Data SEPARATED from the application, from the presentation, is extremely valuable.  When “unsiloed” and described or made available using open standards, it can be reused by other applications.  Insights realized from moving/sharing/synching data that drives enterprise value 

Yet functionality on top of the data layer doesn’t make web analytics easy and instantly drive value.  Few corporations have the slightest clue about how to take advantage of all this functionality. 

To creation value the modern web analytics practice requires:

  • Dedicated in-house professionals. No duh, here.  You need people who understand the data, use ”features” to help analyze it, and who can then test hypotheses to optimize and measure outcomes.   
  • Vendor and third-party professional services.  Consultants must go beyond “repeating back what you say, then claiming they can solve the problem” and deliver quantifiable, measurable value that improves business process.
  • Web services. Web analytics tools need to use web services.  The “web analytics” tool of the future will take advantage of technologies that provide platform-independent protocols and standards used for exchanging data between applications. 

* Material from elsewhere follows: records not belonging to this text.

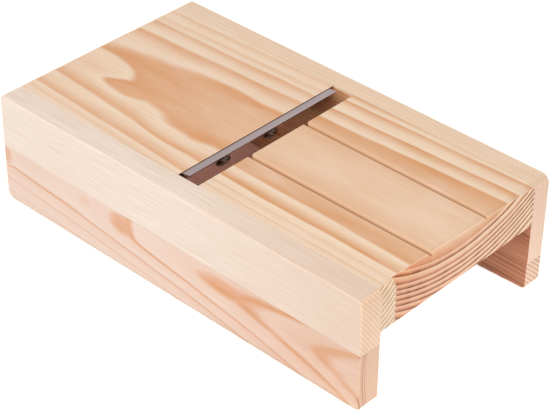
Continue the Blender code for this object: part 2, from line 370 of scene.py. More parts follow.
def end_share(recipe, from_middle, y, height, grain):
    """How far a point belongs to the strip's cut end, from 0 to 1.

    The end begins past a line on its rounding, where the distance from the middle less the height
    is the line's place, plus its turn times y.
    """
    line_place, line_turn = grain.get("end_line", END_LINE)
    past_line = from_middle - height - y * line_turn - line_place
    past = recipe.smooth_step(past_line, -END_LINE_SOFTNESS, END_LINE_SOFTNESS)
    return recipe.attribute("end_face") * past


def over_the_rounding(recipe, place, from_middle, height, on_end):
    """Where the pattern of a point near the top comes from.

    Seen on a slant, the top's pattern stays straight as far as the end's line, and the end's
    pattern as far up as that line. So a point on the rounding is carried along the slant, by its
    drop below the top or its retreat from the end.
    """
    near_top = recipe.smooth_step(height, TOP_HEIGHT - ROUNDING_REACH - 1, TOP_HEIGHT - ROUNDING_REACH)
    drop = (1 - on_end) * near_top * (TOP_HEIGHT - height)
    retreat = on_end * near_top * (END_DISTANCE - from_middle)
    to_x = drop * DROP_CARRY_X
    to_y = drop * DROP_CARRY_Y + retreat * RETREAT_CARRY_Y
    to_z = drop + retreat * RETREAT_CARRY_Z
    slant = recipe.node("ShaderNodeCombineXYZ", {}, {0: to_x, 1: to_y, 2: to_z})
    return recipe.vector("ADD", place, slant)


def face_colour(recipe, place, x, tone, fibres, flecks, grain):
    """Colour along the fibres: rings that are stronger in some clouds, streaks, flecks and a blush."""
    clouds = recipe.noise(place, CLOUD_SIZE, 2.0, grain["seed"] + 3)
    tone_seen = tone * (clouds * 0.5 + 0.75) * grain.get("face_strength", 1.0) + (clouds - 0.5) * 0.16
    colour = recipe.mix(tone_seen, grain["early"], grain["late"])
    fleck_share = recipe.smooth_step(flecks, 0.62, 0.8) * 0.2
    streak_share = (fibres - 0.5) * grain.get("fibre", 0.6) + fleck_share + 0.12
    colour = recipe.mix(streak_share, colour, grain["streak"])
    if "browner_end" in grain:
        to_end = recipe.smooth_step(x, BROWNING_START, BROWNING_FULL)
        colour = recipe.mix(to_end * 0.4, colour, grain["browner_end"])
    blush = recipe.noise(place, BLUSH_SIZE, 2.0, grain["seed"] + 13)
    return recipe.mix(recipe.smooth_step(blush, 0.5, 0.72) * 0.4, colour, grain["blush"])


def end_colour(recipe, place, y, depth, across, tone, grain):
    """Colour across the fibres: the rings, hatched by fine rays square to them, in uneven patches."""
    rays = recipe.node("ShaderNodeCombineXYZ", {}, {0: across, 1: depth})
    hatching = recipe.noise(rays, RAY_SIZE, 2.0, grain["seed"] + 9)
    patches = recipe.noise(place, PATCH_SIZE, 2.0, grain["seed"] + 11)
    end_tone = tone * (patches * 0.4 + 0.8) + (hatching - 0.5) * 0.25 + (patches - 0.5) * 0.15
    if "end_pale_until" in grain:
        edge = grain["end_pale_until"]
        deepening = recipe.smooth_step(depth, edge - PALE_BEFORE, edge + PALE_AFTER)
        end_tone = end_tone * (deepening * 0.45 + 0.55)
    if "end_middle" in grain:
        colour = recipe.mix(end_tone * 2, grain["end_early"], grain["end_middle"])
        colour = recipe.mix(end_tone * 2 - 1, colour, grain["end_late"])
    else:
        colour = recipe.mix(end_tone, grain["end_early"], grain["end_late"])
    if "end_warmth" in grain:
        colour = recipe.mix(y * (-1 / WARMTH_REACH) + 0.53, colour, grain["end_warmth"], "MULTIPLY")
    return colour


def painted_shade_colour(recipe, place, from_middle, tone, fibres, grain):
    """Painted shade on a face that looks into the space under the table: darker and redder, and lighter
    towards the throat where light comes in.
    """
    lines = recipe.noise(place, HIDDEN_LINE_SIZE, 1.5, grain["seed"] + 15)
    share = tone * grain.get("hidden_strength", 1.0) + (fibres - 0.5) * 0.6 + (lines - 0.5) * 1.3 + 0.15
    outer = recipe.mix(share, HIDDEN_SHADE_PALE, HIDDEN_SHADE_DARK)
    inner = recipe.mix(share, INNERMOST_SHADE_PALE, INNERMOST_SHADE_DARK)
    return recipe.mix(recipe.smooth_step(from_middle, INNERMOST_START, INNERMOST_FULL), outer, inner)


def groove_shade(recipe, y, height):
    """How much painted shade darkens the bottom of the two grooves, from 0 to 1."""
    groove_shade_share = 0
    for middle in GROOVE_PLACES:
        aside = recipe.math("ABSOLUTE", y - middle / MM)
        groove_shade_share = groove_shade_share + recipe.smooth_step(aside, GROOVE_SHADE_REACH, GROOVE_SHADE_CORE)
    return groove_shade_share * recipe.smooth_step(height, TOP_HEIGHT - GROOVE_SHADE_FULL, TOP_HEIGHT - GROOVE_SHADE_TOP)


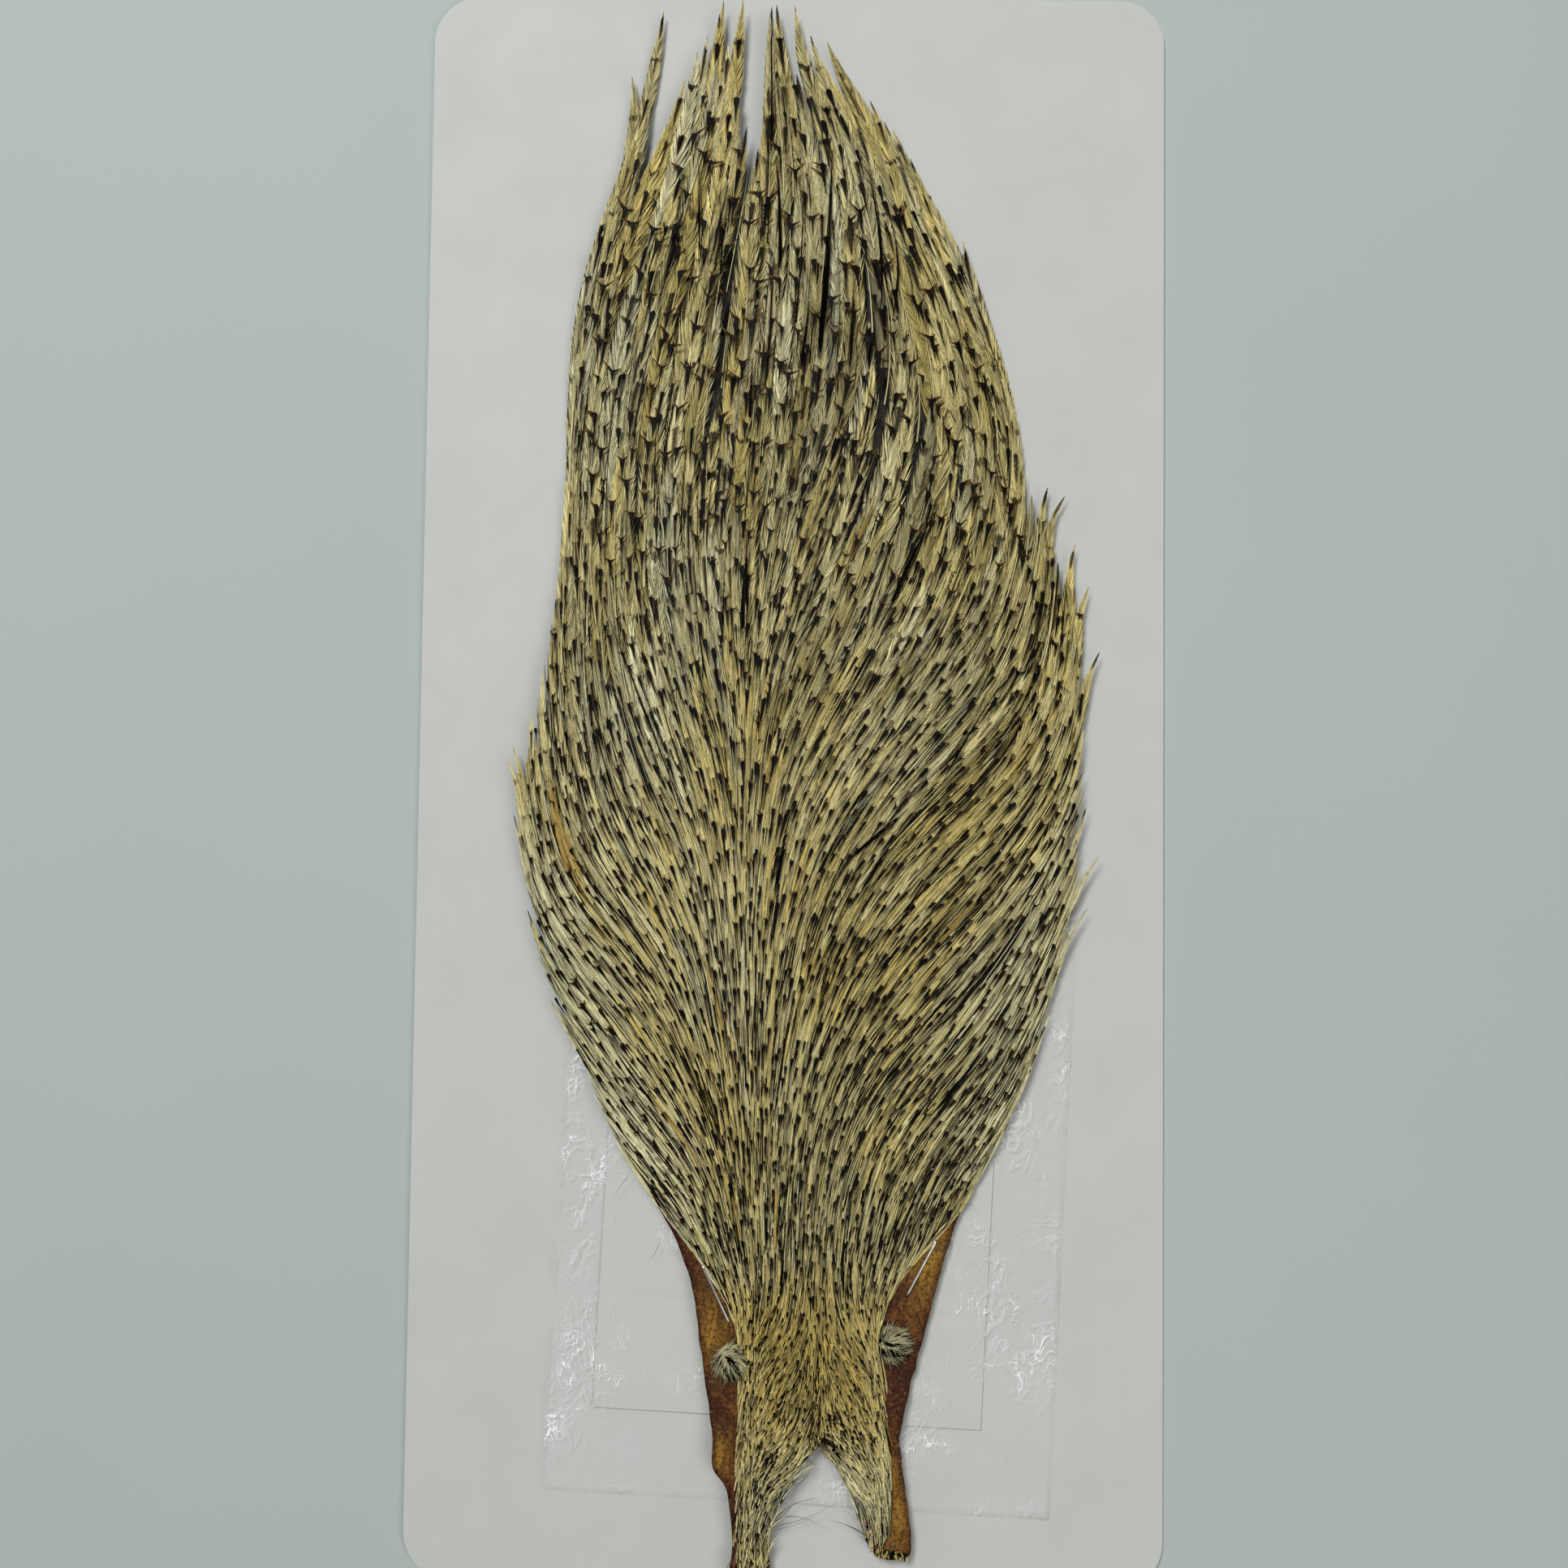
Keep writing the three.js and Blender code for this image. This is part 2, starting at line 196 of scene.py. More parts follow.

We’re going to continue to see highly-specialized web analytic’s “experts” at companies work with services firms (or professional services staff from vendors) to combine the ”off the shelf” web analytics products with web services technologies to create the automated marketing architectures of tomorrow. 

These “marketectures” will:

  • Bridge quantative analytics data with qualitative data to identify the 360-degree view of the customer experience.  Ahh buzzwords…
  • Use web services to operate on analytics data to solve highly-specific and specialized technology and business problems.  For example, using a WS to pass custom interaction events in Adobe AIR/FLEX to understand behavior in your RIA. 
  • Enable HUMANS to realize new *predictive* insights from data.  Yeah, automated testing will help, but think about it… who sets up the tests?